Lars: First step to work on something here is to get rid of the versions and ++ etc. I'm really interested in BBR, we definitely should be doing this, this is the right group. But the plethora of variants is making it real hard to understand what's working and what isn't. If we could agree on focusing on v3 ish variant that would make me happier.

Next steps for CCWG - Chairs

Eric presents.

Lars: You said we can put stuff on the independent submission stream, but it's up to the editor, the proponent of a CC scheme can take it directly to the ISE and get an RFC number, the WG need not even hear about it. It is possible to publish something for posterity on the IRTF or IETF stream, we can choose to publish that through the WG.
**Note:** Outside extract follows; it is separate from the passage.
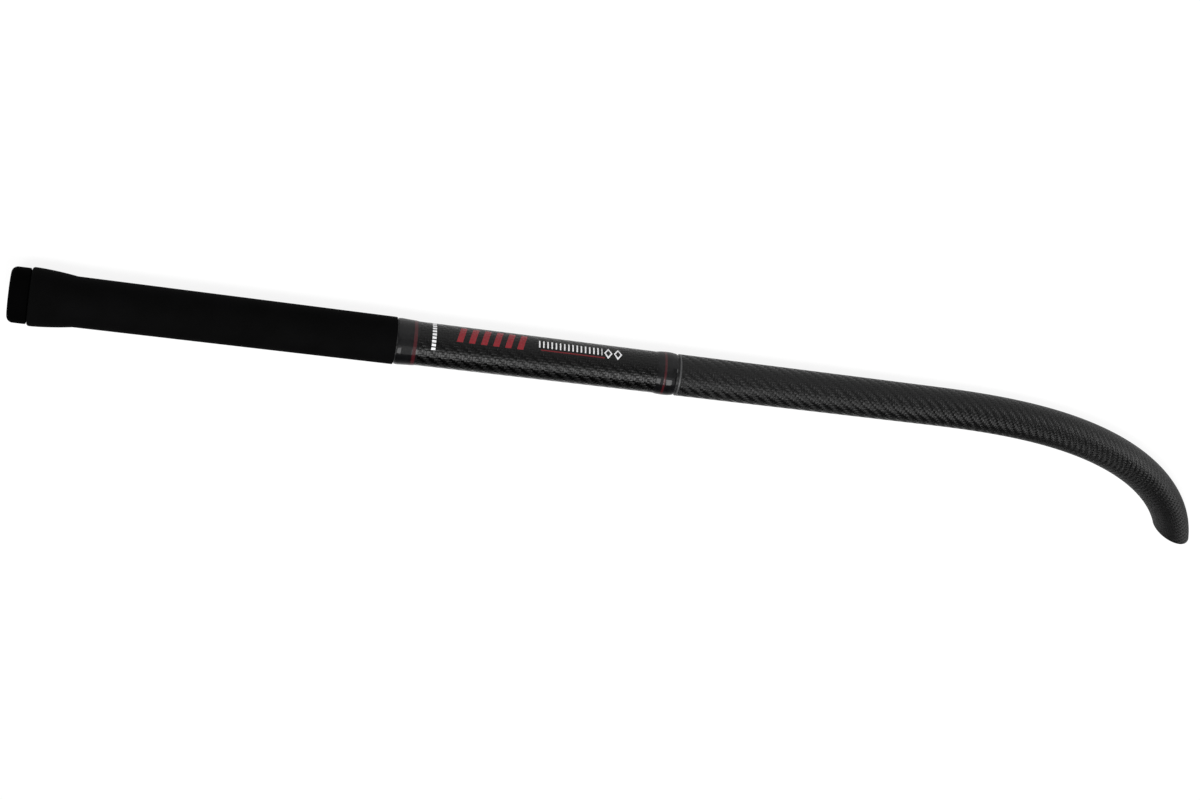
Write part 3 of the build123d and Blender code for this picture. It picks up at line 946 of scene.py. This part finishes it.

Reese: ICCRG can have presentations on algorithms that are worked on in CCWG, just wanted to clarify that. We can totally have a research-y BBR presentation in ICCRG.

Eric: Yes, this also means we get to have more than one 2 hour block in an IETF week where we can talk about awesome congestion control concepts. We're coordinating closely with ICCRG and we'd love your feedback.

Eric continues presenting

Martin: I'm curious what timeline you think of. Would be disappointed if 5033bis isn't done well before Vancouver. Do you want a draft charter before Vancouver via the list?

Eric: We've already started on updates to the charter. We are chartered right now to talk about everything on this list, the main change is to reflect the fact that 5033bis is done. Agree with you, try to move that on before Vancouver

Alessandro: One thing is defining CC, another is implementing. Is there any room for work on testing CC, implementations, things to look for, what scenarios one should test?

Reese: We have 5033bis, but also ICCRG talked about testing CC earlier today, brought up idea of Hackathon in Vancouver.

Eric: Brief thumbs up for the Hackathon in Vancouver? I see a couple thumbs up. It'll be good to be on the same page on what kinds of tests we want to see.